START
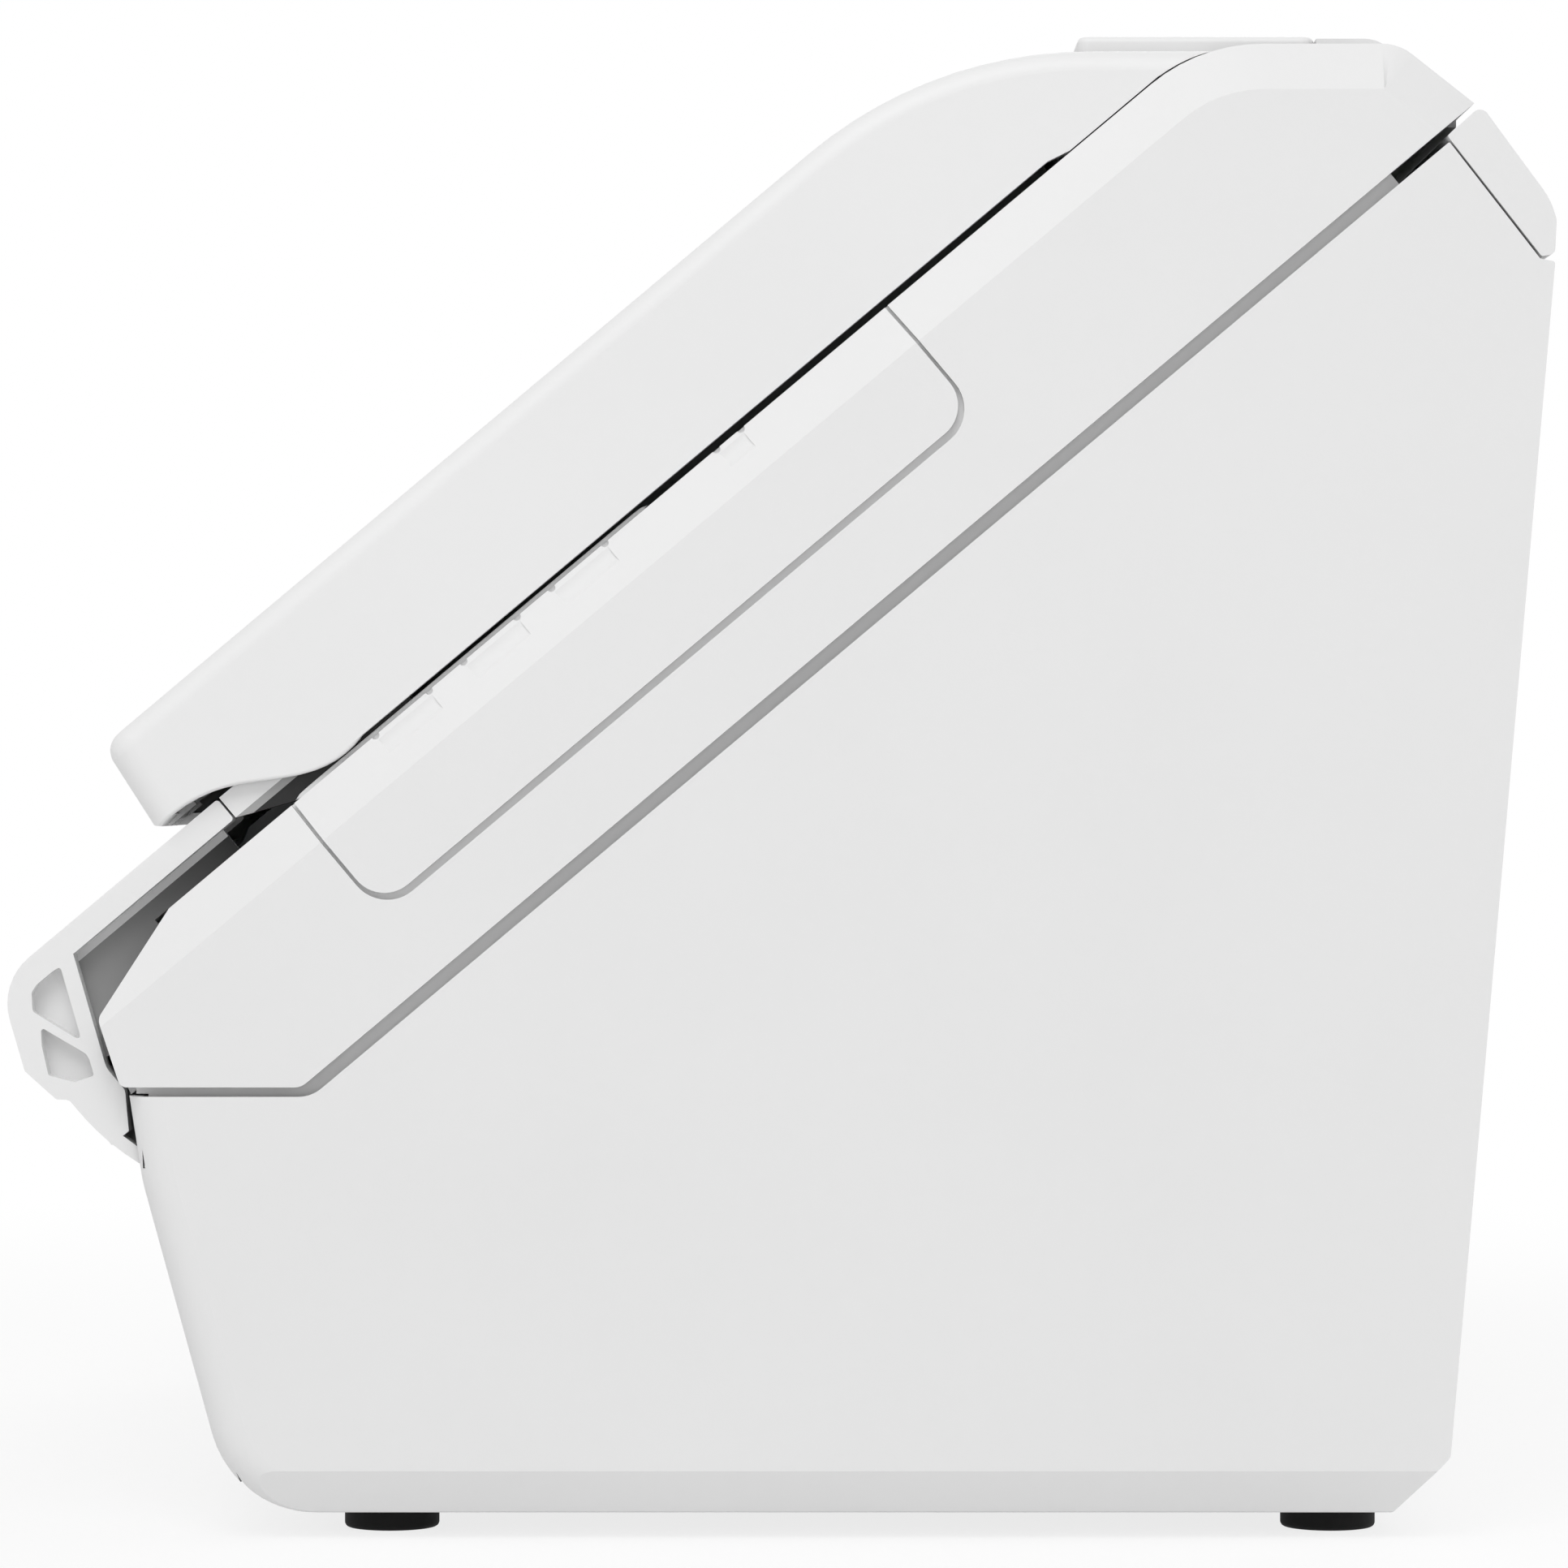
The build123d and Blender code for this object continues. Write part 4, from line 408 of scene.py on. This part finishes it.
def table_top(half):
    """A square sheet at Z = 0, with corners at plus and minus half its side in X and Y."""
    corners = np.array([(-1, -1, 0), (1, -1, 0), (1, 1, 0), (-1, 1, 0)]) * half
    mesh = bpy.data.meshes.new("table_top")
    mesh.from_pydata(corners.tolist(), [], [(0, 1, 2, 3)])
    sheet = bpy.data.objects.new("table_top", mesh)
    bpy.context.scene.collection.objects.link(sheet)
    material, tree, shader = new_material("paper_backdrop_matte_white", {
        "Base Color": hex_colour("#F6F6F6"), "Roughness": 0.9})
    place = add_node(tree, "ShaderNodeTexCoord").outputs["Object"]
    reach = add_node(tree, "ShaderNodeVectorMath", links={0: place}, operation="LENGTH")
    fade = add_node(tree, "ShaderNodeMapRange", {
        "From Min": SHADOW_NEAR, "From Max": SHADOW_FAR, "To Min": 1 - SHADOW_SHARE, "To Max": 1.0},
        {"Value": reach.outputs["Value"]}, interpolation_type="SMOOTHSTEP")
    share = add_node(tree, "ShaderNodeMath", operation="MULTIPLY",
                     links={0: seen_directly(tree), 1: fade.outputs["Result"]}).outputs[0]
    white_where_seen(tree, share, shader.outputs["BSDF"],
                     tree.nodes["Material Output"].inputs["Surface"])
    mesh.materials.append(material)
    return sheet


table = table_top(TABLE_HALF)
print("table:", table.dimensions[:])

# %% [markdown]
# The photograph has the flat light of a white tent: bright from above and from the camera's side, and
# weaker from the front, so the nose and the front corners are a little darker than the sides. A room
# of plain light does most of it, a large soft box does the rest, and a weaker one behind the far corner
# keeps the sides that the photograph doesn't show from going dull.

# %% Light
ROOM_LIGHT = 0.55
MACHINE_MIDDLE = (0, 0, 0.12)     # these places and the side of a box are in metres
CAMERA_SIDE_PLACE, CAMERA_SIDE_WATTS = (1.35, -0.3, 1.5), 15.0
FAR_SIDE_PLACE, FAR_SIDE_WATTS = (-1.5, 0.7, 0.9), 7.0
BOX_SIDE = 1.2

world = bpy.data.worlds.new("studio")
bpy.context.scene.world = world
world.use_nodes = True
room = world.node_tree
ambient = room.nodes["Background"]
ambient.inputs["Color"].default_value = (1, 1, 1, 1)
ambient.inputs["Strength"].default_value = ROOM_LIGHT
white_where_seen(room, seen_directly(room), ambient.outputs["Background"],
                 room.nodes["World Output"].inputs["Surface"])


def soft_box(name, place, target, watts):
    """A square area light that faces its target."""
    data = bpy.data.lights.new(name, "AREA")
    data.energy = watts
    data.size = BOX_SIDE
    lamp = bpy.data.objects.new(name, data)
    lamp.location = place
    lamp.rotation_euler = (Vector(target) - Vector(place)).to_track_quat("-Z", "Y").to_euler()
    bpy.context.scene.collection.objects.link(lamp)
    return lamp


boxes = (soft_box("camera_side", CAMERA_SIDE_PLACE, MACHINE_MIDDLE, CAMERA_SIDE_WATTS),
         soft_box("far_side", FAR_SIDE_PLACE, MACHINE_MIDDLE, FAR_SIDE_WATTS))
bpy.context.scene.view_settings.view_transform = "Standard"
print("soft boxes:", {lamp.name: lamp.data.energy for lamp in boxes})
END
**Written request:**
Write out all the lines again, exactly as they are.

**Final result:**
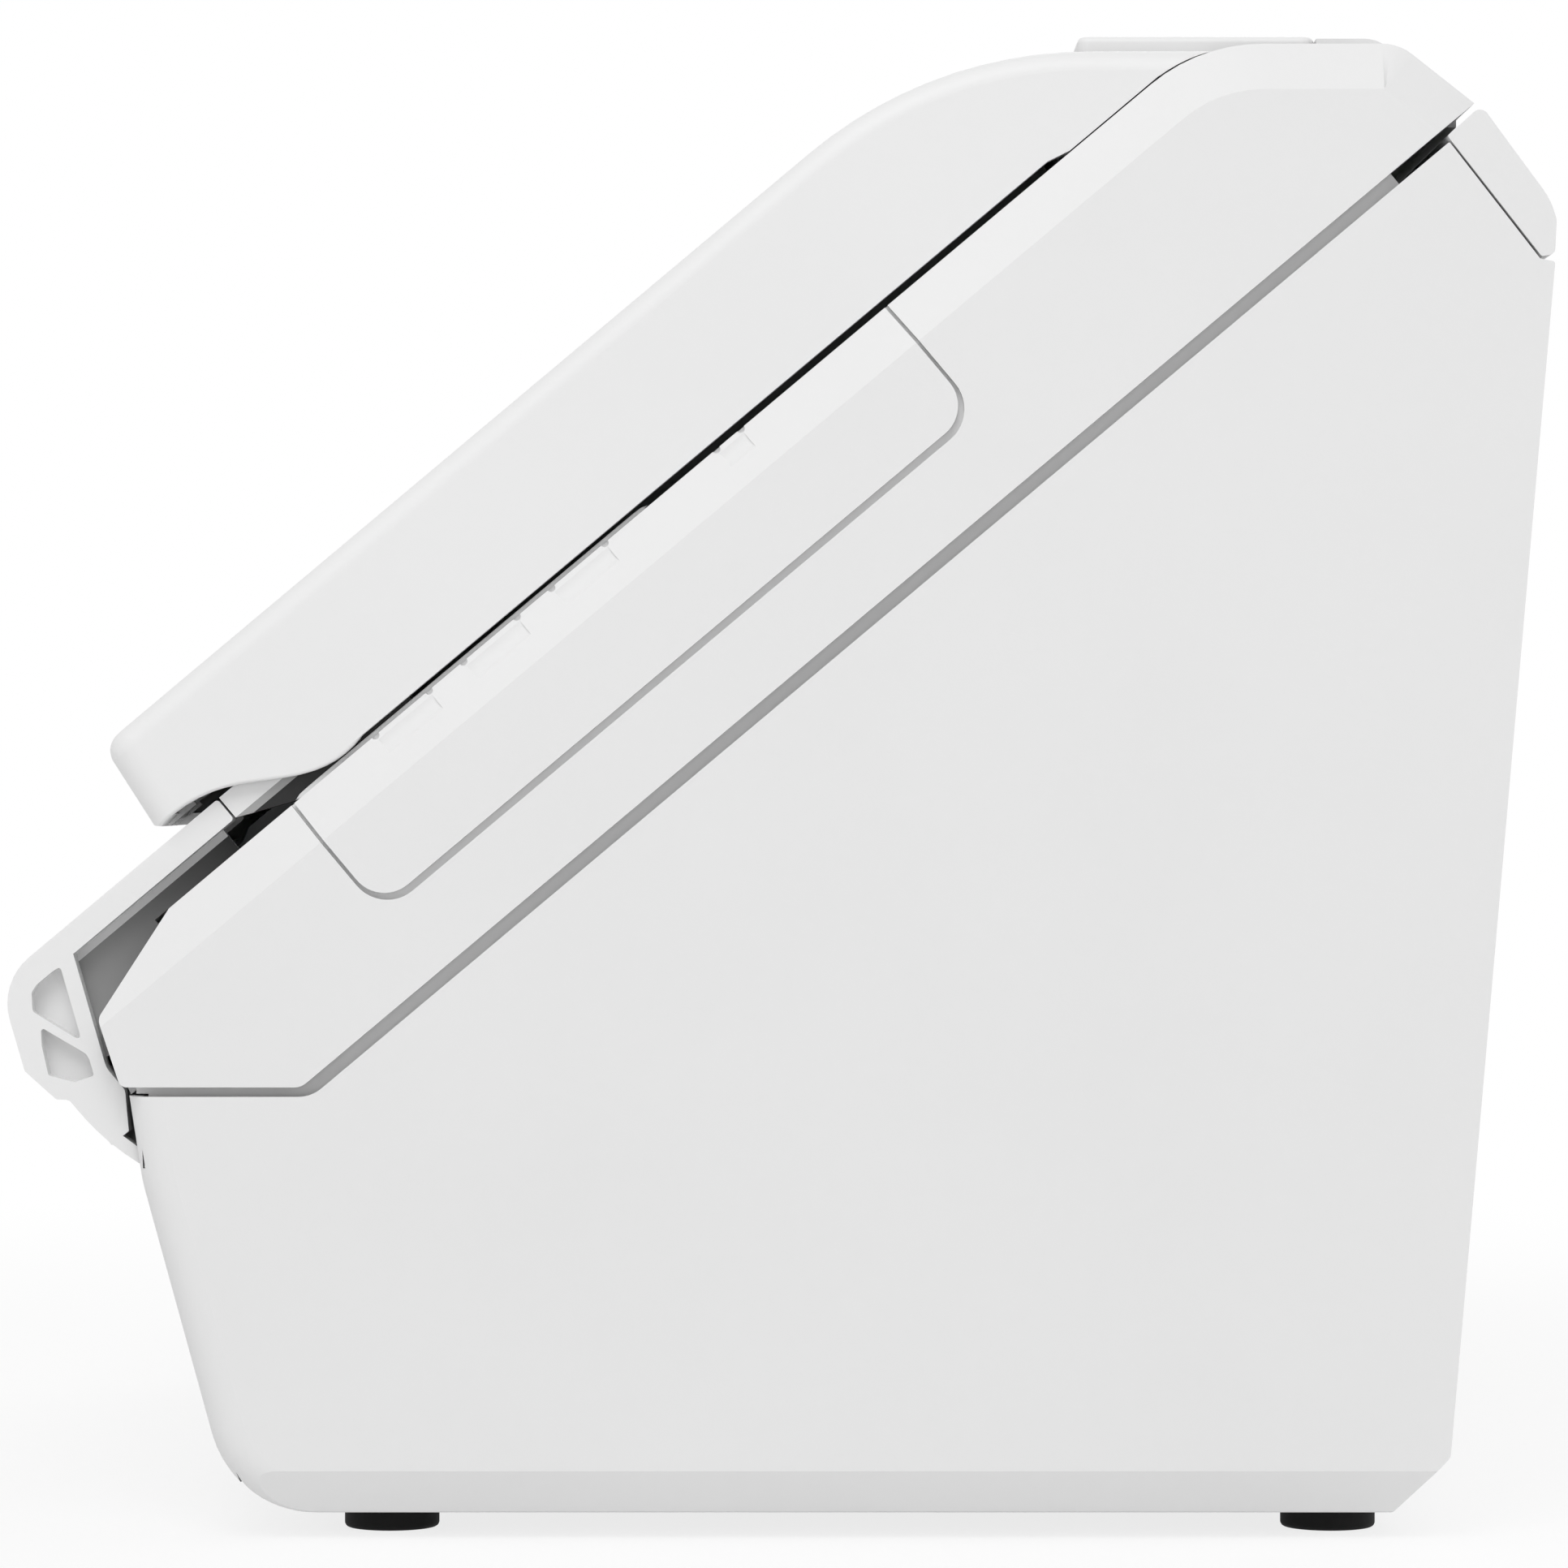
The build123d and Blender code for this object continues. Write part 4, from line 408 of scene.py on. This part finishes it.
def table_top(half):
    """A square sheet at Z = 0, with corners at plus and minus half its side in X and Y."""
    corners = np.array([(-1, -1, 0), (1, -1, 0), (1, 1, 0), (-1, 1, 0)]) * half
    mesh = bpy.data.meshes.new("table_top")
    mesh.from_pydata(corners.tolist(), [], [(0, 1, 2, 3)])
    sheet = bpy.data.objects.new("table_top", mesh)
    bpy.context.scene.collection.objects.link(sheet)
    material, tree, shader = new_material("paper_backdrop_matte_white", {
        "Base Color": hex_colour("#F6F6F6"), "Roughness": 0.9})
    place = add_node(tree, "ShaderNodeTexCoord").outputs["Object"]
    reach = add_node(tree, "ShaderNodeVectorMath", links={0: place}, operation="LENGTH")
    fade = add_node(tree, "ShaderNodeMapRange", {
        "From Min": SHADOW_NEAR, "From Max": SHADOW_FAR, "To Min": 1 - SHADOW_SHARE, "To Max": 1.0},
        {"Value": reach.outputs["Value"]}, interpolation_type="SMOOTHSTEP")
    share = add_node(tree, "ShaderNodeMath", operation="MULTIPLY",
                     links={0: seen_directly(tree), 1: fade.outputs["Result"]}).outputs[0]
    white_where_seen(tree, share, shader.outputs["BSDF"],
                     tree.nodes["Material Output"].inputs["Surface"])
    mesh.materials.append(material)
    return sheet


table = table_top(TABLE_HALF)
print("table:", table.dimensions[:])

# %% [markdown]
# The photograph has the flat light of a white tent: bright from above and from the camera's side, and
# weaker from the front, so the nose and the front corners are a little darker than the sides. A room
# of plain light does most of it, a large soft box does the rest, and a weaker one behind the far corner
# keeps the sides that the photograph doesn't show from going dull.

# %% Light
ROOM_LIGHT = 0.55
MACHINE_MIDDLE = (0, 0, 0.12)     # these places and the side of a box are in metres
CAMERA_SIDE_PLACE, CAMERA_SIDE_WATTS = (1.35, -0.3, 1.5), 15.0
FAR_SIDE_PLACE, FAR_SIDE_WATTS = (-1.5, 0.7, 0.9), 7.0
BOX_SIDE = 1.2

world = bpy.data.worlds.new("studio")
bpy.context.scene.world = world
world.use_nodes = True
room = world.node_tree
ambient = room.nodes["Background"]
ambient.inputs["Color"].default_value = (1, 1, 1, 1)
ambient.inputs["Strength"].default_value = ROOM_LIGHT
white_where_seen(room, seen_directly(room), ambient.outputs["Background"],
                 room.nodes["World Output"].inputs["Surface"])


def soft_box(name, place, target, watts):
    """A square area light that faces its target."""
    data = bpy.data.lights.new(name, "AREA")
    data.energy = watts
    data.size = BOX_SIDE
    lamp = bpy.data.objects.new(name, data)
    lamp.location = place
    lamp.rotation_euler = (Vector(target) - Vector(place)).to_track_quat("-Z", "Y").to_euler()
    bpy.context.scene.collection.objects.link(lamp)
    return lamp


boxes = (soft_box("camera_side", CAMERA_SIDE_PLACE, MACHINE_MIDDLE, CAMERA_SIDE_WATTS),
         soft_box("far_side", FAR_SIDE_PLACE, MACHINE_MIDDLE, FAR_SIDE_WATTS))
bpy.context.scene.view_settings.view_transform = "Standard"
print("soft boxes:", {lamp.name: lamp.data.energy for lamp in boxes})